Parallèlement à cela, la TCI ne parvient pas non plus à se distinguer de la rhétorique gauchiste sur le pouvoir des soviets en Iran. Ainsi, l’article « Iran : Imperialist Rivalries and the Protest Movement of “Woman, Life, Freedom” », (6) tout en fournissant des éléments importants concernant les tentatives de récupération des manifestations par les puissances impérialistes extérieures à l’Iran, annonce : « Dans notre prochain article, nous plaiderons pour une autre alternative : du pain, des emplois, la liberté, le pouvoir aux Soviets. Nous traiterons de la lutte des travailleurs et des tâches des communistes, et à la lumière de cela, nous exposerons la perspective internationaliste ».
Mais nous ne sommes pas à Petrograd en 1917, et appeler au pouvoir des soviets alors que la classe ouvrière est confrontée à la nécessité de défendre ses intérêts les plus fondamentaux face au danger de se dissoudre dans les manifestations de masse, de défendre toute forme naissante d’auto-organisation contre leur récupération par les gauchistes et les syndicalistes de base, c’est au mieux se tromper gravement sur le niveau actuel de la lutte de classe et au pire attirer les ouvriers dans des mobilisations sur le terrain de la gauche du capital. La gauche communiste ne développera pas sa capacité à élaborer une véritable intervention dans la classe en se laissant prendre au piège de l’immédiatisme au détriment des principes fondamentaux et d’une analyse claire du rapport de force entre les classes.

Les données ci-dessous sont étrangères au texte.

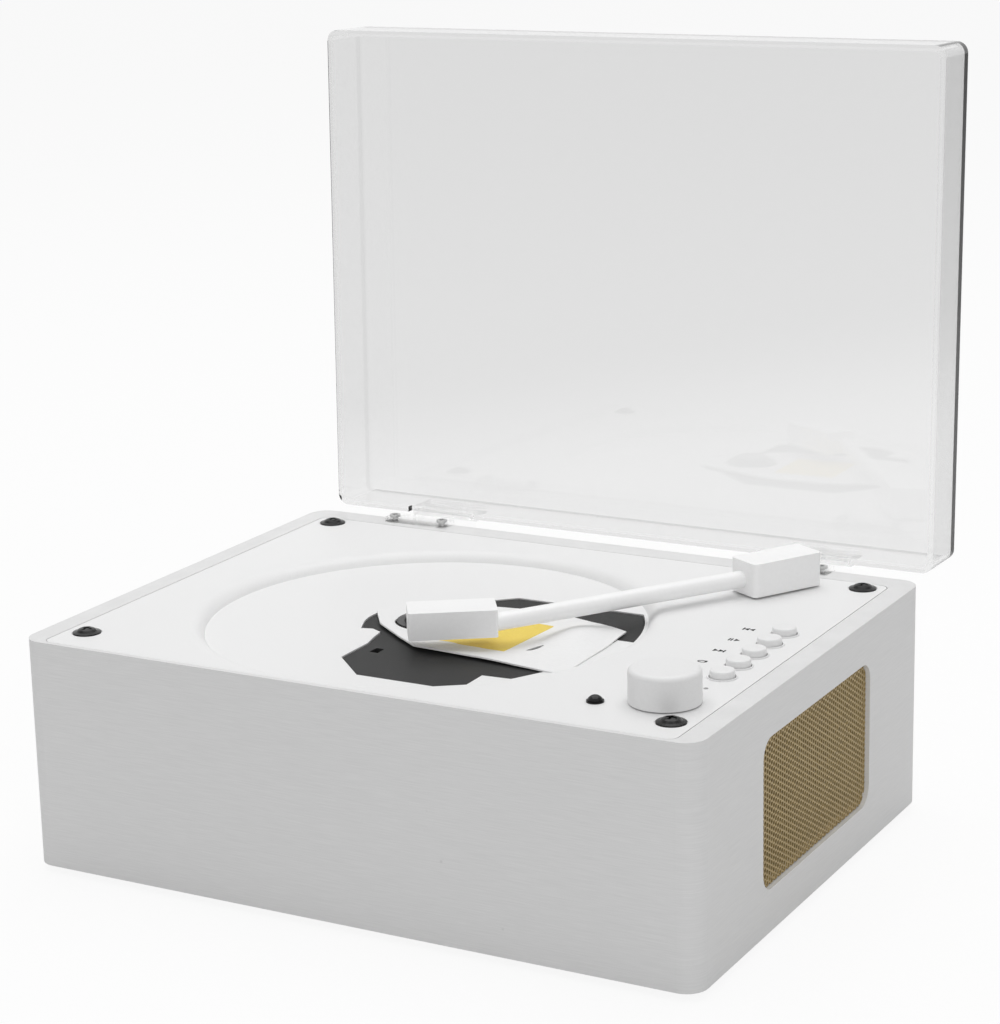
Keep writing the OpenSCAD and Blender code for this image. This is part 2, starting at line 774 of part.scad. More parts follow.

Un article récent dans Internationalist Voice souligne qu’il y a actuellement un certain nombre de grèves ouvrières qui ont lieu en Iran en même temps que les manifestations dans les rues : « Ces derniers jours, nous avons assisté à des manifestations et à des grèves de travailleurs, dont la caractéristique commune était la protestation contre le faible niveau de leurs salaires et la défense de leur niveau de vie. Le slogan des ouvriers grévistes de l’entreprise sidérurgique d’Ispahan, “assez de promesses, notre table est vide”, reflète les conditions de vie difficiles de l’ensemble de la classe ouvrière. Voici quelques exemples de grèves ouvrières de ces derniers jours qui avaient ou ont la même revendication : Grève des travailleurs de la compagnie sidérurgique d’Ispahan ; grève de la faim des employés officiels des sociétés de raffinage et de distribution de pétrole, de gaz et de produits pétrochimiques ; grève des travailleurs du complexe du centre-ville d’Ispahan ; grève des travailleurs de la cimenterie d’Abadeh dans la province d’Ispahan ; grève des travailleurs de l’eau minérale de Damash dans la province de Gilan ; grève des travailleurs de la compagnie Pars Mino ; grève des travailleurs de la compagnie industrielle Cruise ; protestation des travailleurs du groupe sidérurgique national ». (7)
Il semble que ces mouvements soient encore relativement dispersés et si les démocrates et les gauchistes multiplient les appels à la « grève générale », ce qu’ils entendent par là n’a rien à voir avec une réelle dynamique vers la grève de masse, mais serait une mobilisation contrôlée d’en haut par l’opposition bourgeoise et mélangée aux grèves des petits commerçants et d’autres couches non prolétariennes. Cela ne fait que souligner la nécessité pour les ouvriers de rester sur leur propre terrain et de développer leur unité de classe comme base minimale pour bloquer la répression meurtrière du régime islamique.
Amos, novembre 2022
1« The continuation of the protests, labour strikes and general strike », Internationalist Voice (20 novembre 2022).
2« Iran : leçons des événements », Révolution internationale n° 59 (17 février 1979).
3Ibid.
4« The continuation of the protests, labour strikes and general strike », Internationalist Voice (20 novembre 2022).
5« Voix ouvrières et révoltes en Iran » sur le site de la TCI (1er novembre 2022).
6« Iran : Imperialist Rivalries and the Protest Movement of 'Woman, Life, Freedom'" sur le site de la TCI (2 novembre 022).
7« The continuation of the protests, labour strikes and general strike », Internationalist Voice (20 novembre 2022).